_Goal_
The first line to copy is the one with "The three.js and"; the last is the one with "return Vector((-tangent.y, tangent.x)).normalized()". Copy each line in that range exactly, leaving out all others.

_Entries provided_
[Begin]

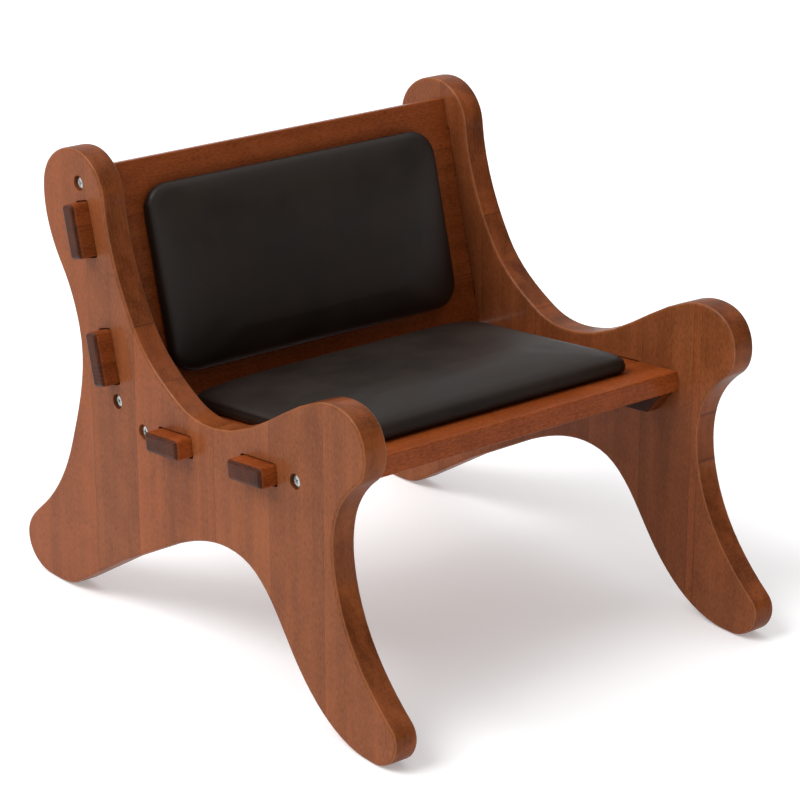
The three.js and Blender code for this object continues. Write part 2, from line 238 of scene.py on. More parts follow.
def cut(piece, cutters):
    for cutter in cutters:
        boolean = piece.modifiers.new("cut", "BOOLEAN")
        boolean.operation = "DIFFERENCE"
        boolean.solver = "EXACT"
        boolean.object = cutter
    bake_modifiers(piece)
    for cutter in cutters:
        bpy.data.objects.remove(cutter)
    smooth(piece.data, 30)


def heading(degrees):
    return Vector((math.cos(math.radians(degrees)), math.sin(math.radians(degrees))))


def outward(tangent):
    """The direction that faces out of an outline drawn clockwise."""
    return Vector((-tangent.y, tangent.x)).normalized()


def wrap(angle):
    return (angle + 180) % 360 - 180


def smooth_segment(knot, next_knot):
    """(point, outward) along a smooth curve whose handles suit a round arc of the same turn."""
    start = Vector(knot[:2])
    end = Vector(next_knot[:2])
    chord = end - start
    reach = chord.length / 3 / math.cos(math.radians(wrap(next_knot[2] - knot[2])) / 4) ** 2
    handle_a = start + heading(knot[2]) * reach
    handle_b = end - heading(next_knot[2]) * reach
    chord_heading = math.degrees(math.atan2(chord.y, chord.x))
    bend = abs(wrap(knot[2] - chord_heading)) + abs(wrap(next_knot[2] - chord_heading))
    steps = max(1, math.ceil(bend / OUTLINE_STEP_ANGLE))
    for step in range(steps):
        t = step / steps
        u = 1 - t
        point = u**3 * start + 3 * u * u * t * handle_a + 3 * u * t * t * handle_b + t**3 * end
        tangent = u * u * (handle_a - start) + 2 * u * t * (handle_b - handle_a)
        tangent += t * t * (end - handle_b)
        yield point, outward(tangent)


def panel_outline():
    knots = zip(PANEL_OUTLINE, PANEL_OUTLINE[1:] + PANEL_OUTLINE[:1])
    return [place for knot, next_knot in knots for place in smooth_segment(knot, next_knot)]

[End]
[Begin]

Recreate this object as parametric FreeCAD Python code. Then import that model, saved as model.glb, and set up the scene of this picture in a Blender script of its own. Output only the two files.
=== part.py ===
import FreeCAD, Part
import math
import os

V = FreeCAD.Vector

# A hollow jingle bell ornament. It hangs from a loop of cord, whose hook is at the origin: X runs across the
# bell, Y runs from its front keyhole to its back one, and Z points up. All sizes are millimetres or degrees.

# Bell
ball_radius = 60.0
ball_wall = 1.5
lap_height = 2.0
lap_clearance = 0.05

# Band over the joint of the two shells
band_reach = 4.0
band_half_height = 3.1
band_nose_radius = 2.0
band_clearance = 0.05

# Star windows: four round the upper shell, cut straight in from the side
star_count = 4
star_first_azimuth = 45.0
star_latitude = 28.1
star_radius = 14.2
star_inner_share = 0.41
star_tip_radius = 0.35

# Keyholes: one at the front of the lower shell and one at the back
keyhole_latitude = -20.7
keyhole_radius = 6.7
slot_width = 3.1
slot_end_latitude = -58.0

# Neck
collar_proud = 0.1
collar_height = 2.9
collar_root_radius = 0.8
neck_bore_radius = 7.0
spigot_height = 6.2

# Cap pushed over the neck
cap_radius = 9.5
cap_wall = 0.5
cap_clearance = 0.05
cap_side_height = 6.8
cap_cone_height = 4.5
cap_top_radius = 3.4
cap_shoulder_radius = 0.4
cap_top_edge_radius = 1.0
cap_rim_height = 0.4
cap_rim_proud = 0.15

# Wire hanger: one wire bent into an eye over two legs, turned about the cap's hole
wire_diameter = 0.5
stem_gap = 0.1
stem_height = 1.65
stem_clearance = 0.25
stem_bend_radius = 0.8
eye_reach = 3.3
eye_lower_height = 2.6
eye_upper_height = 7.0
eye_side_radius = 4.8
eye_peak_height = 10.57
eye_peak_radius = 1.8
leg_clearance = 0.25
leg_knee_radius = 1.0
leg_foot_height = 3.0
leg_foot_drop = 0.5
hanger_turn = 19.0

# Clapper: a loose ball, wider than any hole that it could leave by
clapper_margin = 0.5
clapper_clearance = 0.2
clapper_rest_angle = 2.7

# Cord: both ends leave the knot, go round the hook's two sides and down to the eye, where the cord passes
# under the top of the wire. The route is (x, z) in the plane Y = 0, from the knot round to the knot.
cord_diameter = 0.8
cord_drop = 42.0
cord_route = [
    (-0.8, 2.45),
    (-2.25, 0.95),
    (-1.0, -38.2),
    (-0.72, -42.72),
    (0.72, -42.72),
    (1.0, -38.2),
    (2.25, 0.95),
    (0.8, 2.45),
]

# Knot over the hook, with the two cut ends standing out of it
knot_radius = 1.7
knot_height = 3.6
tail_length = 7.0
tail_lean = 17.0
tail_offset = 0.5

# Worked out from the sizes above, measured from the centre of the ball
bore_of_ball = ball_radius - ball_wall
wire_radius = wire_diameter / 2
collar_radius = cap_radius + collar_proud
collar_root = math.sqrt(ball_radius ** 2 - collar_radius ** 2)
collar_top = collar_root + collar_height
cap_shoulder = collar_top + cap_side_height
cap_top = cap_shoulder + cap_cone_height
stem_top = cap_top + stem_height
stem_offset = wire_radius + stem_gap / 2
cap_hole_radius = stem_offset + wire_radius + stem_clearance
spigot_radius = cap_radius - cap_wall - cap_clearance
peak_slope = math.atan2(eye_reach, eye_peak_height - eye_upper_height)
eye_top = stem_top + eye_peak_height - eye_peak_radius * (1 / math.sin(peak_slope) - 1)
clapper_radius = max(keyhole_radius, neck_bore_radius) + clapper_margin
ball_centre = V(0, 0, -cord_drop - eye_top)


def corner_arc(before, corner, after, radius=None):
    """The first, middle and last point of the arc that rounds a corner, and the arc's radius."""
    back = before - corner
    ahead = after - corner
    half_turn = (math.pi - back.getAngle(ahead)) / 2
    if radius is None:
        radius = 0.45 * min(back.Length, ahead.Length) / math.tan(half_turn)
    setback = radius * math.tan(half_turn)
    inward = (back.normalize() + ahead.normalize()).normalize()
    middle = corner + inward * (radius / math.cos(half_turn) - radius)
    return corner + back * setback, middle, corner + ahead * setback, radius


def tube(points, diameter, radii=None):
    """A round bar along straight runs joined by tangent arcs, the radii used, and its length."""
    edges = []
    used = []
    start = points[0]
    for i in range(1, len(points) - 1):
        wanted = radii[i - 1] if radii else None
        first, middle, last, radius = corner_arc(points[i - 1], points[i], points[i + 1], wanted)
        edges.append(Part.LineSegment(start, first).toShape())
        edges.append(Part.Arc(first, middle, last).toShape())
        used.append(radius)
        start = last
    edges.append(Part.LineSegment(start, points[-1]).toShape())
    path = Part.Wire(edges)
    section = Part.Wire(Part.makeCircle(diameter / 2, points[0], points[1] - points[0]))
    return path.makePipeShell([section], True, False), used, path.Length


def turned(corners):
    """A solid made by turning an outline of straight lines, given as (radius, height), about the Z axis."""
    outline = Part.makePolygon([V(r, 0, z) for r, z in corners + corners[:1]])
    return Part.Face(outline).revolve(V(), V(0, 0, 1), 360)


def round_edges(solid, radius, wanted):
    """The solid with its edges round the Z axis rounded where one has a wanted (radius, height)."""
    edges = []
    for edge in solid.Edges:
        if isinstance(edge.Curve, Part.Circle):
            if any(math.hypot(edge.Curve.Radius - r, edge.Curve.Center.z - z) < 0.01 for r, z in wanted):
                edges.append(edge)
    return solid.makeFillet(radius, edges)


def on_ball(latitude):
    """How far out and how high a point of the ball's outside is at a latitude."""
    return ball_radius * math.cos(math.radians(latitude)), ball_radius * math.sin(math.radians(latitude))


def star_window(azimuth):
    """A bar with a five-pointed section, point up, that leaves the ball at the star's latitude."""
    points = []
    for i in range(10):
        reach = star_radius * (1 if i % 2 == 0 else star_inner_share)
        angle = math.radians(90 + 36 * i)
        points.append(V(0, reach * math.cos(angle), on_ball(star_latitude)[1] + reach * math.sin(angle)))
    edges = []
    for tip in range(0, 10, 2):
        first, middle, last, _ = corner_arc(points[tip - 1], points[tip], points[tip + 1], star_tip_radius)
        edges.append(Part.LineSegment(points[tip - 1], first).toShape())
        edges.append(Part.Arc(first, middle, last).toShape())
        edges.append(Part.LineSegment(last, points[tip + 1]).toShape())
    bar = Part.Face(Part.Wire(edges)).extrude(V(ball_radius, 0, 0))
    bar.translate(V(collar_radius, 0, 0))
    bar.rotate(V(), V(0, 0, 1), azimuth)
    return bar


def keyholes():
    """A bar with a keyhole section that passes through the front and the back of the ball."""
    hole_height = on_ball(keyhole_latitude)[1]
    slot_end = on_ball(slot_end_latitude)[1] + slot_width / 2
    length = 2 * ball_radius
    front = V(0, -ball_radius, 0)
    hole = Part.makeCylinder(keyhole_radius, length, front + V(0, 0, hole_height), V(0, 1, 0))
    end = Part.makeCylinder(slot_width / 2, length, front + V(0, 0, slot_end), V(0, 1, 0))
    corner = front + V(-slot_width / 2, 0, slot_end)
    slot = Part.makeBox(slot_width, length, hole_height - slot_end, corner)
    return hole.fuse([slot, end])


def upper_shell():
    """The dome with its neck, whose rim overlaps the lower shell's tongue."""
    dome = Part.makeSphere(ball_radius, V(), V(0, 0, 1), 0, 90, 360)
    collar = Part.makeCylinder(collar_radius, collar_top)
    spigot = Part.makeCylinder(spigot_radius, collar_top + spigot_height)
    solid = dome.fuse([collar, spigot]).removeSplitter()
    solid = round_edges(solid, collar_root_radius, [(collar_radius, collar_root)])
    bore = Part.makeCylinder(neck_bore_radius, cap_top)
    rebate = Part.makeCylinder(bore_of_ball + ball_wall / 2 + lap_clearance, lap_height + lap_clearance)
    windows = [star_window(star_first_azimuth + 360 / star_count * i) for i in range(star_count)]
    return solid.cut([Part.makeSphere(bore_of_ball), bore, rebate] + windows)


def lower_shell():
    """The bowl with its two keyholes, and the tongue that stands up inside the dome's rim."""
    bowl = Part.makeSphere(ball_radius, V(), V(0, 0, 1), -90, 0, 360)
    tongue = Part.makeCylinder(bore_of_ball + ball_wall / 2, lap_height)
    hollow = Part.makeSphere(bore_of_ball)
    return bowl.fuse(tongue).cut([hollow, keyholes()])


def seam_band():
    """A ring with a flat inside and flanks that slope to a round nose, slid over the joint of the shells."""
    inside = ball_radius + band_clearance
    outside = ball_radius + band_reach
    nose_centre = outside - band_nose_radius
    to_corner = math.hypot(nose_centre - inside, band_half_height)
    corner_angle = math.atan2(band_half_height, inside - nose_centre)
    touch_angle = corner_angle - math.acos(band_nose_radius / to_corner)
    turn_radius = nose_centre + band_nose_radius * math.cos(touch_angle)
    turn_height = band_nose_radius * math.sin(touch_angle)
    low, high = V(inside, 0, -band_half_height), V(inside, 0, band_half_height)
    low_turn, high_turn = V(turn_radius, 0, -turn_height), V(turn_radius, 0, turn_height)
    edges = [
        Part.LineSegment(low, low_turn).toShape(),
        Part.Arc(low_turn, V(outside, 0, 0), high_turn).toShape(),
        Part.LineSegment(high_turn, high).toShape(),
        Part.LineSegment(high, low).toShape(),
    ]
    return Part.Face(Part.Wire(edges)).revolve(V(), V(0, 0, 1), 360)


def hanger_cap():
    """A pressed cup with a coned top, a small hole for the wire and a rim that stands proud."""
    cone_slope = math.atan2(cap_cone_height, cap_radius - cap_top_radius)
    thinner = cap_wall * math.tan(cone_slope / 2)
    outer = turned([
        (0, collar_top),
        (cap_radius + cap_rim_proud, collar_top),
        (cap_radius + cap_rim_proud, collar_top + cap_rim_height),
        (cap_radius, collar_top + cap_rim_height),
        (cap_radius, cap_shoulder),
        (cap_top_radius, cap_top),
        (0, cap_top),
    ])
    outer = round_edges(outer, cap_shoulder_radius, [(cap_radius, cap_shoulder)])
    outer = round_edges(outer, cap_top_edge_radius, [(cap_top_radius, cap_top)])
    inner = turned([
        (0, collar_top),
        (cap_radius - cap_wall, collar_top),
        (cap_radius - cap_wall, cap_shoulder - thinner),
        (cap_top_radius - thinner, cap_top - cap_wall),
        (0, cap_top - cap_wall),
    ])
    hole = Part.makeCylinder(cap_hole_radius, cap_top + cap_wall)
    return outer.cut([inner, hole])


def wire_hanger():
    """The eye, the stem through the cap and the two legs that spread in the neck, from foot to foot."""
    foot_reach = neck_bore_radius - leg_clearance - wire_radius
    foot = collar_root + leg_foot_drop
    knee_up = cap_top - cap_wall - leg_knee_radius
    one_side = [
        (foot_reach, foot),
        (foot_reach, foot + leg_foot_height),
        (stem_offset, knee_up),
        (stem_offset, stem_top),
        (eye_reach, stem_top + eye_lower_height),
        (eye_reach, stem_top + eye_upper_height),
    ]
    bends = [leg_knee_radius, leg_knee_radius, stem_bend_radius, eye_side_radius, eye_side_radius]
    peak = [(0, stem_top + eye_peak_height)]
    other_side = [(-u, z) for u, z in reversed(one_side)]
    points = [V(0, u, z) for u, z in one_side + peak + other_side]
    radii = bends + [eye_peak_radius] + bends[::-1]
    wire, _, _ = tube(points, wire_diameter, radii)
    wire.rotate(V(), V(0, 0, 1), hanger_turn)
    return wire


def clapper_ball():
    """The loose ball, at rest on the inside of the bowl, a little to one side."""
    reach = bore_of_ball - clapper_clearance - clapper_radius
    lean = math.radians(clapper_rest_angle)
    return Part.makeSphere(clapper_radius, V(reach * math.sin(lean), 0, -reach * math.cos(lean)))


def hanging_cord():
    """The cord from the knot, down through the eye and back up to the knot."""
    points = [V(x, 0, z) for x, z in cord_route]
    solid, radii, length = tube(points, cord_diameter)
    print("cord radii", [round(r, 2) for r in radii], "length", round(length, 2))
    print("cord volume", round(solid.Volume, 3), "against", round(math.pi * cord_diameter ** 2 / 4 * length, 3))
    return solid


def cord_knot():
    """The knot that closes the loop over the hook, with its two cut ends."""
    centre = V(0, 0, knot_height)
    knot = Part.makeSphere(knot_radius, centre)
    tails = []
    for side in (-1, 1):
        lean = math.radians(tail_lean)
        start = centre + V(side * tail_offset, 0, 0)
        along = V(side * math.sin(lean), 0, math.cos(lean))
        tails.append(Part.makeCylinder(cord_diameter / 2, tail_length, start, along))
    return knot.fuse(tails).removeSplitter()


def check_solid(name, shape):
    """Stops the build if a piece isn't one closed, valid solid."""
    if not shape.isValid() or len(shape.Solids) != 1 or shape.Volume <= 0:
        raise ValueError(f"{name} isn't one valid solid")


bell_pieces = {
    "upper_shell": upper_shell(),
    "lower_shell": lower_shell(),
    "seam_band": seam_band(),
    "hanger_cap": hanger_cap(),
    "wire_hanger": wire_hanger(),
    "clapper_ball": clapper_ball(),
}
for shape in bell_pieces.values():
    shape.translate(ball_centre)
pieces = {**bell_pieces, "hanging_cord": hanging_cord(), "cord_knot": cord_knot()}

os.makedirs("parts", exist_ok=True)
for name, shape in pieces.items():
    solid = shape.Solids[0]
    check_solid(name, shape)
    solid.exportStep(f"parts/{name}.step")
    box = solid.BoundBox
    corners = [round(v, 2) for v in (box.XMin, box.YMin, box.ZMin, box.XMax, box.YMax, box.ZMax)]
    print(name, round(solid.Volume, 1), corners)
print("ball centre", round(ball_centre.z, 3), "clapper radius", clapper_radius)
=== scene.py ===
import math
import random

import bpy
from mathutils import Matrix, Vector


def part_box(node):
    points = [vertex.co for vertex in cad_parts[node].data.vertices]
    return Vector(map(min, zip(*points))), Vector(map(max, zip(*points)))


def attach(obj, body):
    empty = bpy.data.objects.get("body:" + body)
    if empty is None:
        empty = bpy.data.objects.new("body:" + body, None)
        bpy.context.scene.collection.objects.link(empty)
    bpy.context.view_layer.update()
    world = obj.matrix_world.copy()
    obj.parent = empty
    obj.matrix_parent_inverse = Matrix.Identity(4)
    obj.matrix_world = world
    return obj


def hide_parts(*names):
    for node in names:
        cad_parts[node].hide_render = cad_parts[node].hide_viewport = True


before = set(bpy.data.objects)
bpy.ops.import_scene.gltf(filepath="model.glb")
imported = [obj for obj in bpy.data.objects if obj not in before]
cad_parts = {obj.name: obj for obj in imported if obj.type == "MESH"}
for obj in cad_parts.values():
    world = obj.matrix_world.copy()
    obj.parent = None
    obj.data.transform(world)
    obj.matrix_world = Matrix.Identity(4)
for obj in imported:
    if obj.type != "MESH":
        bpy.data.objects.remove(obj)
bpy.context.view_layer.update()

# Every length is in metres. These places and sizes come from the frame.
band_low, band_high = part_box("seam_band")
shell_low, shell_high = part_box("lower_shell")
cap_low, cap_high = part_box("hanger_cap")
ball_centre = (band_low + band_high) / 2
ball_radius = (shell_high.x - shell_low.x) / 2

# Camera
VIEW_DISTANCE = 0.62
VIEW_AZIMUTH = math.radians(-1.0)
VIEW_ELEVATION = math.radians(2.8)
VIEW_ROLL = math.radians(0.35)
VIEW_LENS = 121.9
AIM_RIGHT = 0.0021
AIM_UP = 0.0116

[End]

_The response_
The three.js and Blender code for this object continues. Write part 2, from line 238 of scene.py on. More parts follow.
def cut(piece, cutters):
    for cutter in cutters:
        boolean = piece.modifiers.new("cut", "BOOLEAN")
        boolean.operation = "DIFFERENCE"
        boolean.solver = "EXACT"
        boolean.object = cutter
    bake_modifiers(piece)
    for cutter in cutters:
        bpy.data.objects.remove(cutter)
    smooth(piece.data, 30)


def heading(degrees):
    return Vector((math.cos(math.radians(degrees)), math.sin(math.radians(degrees))))


def outward(tangent):
    """The direction that faces out of an outline drawn clockwise."""
    return Vector((-tangent.y, tangent.x)).normalized()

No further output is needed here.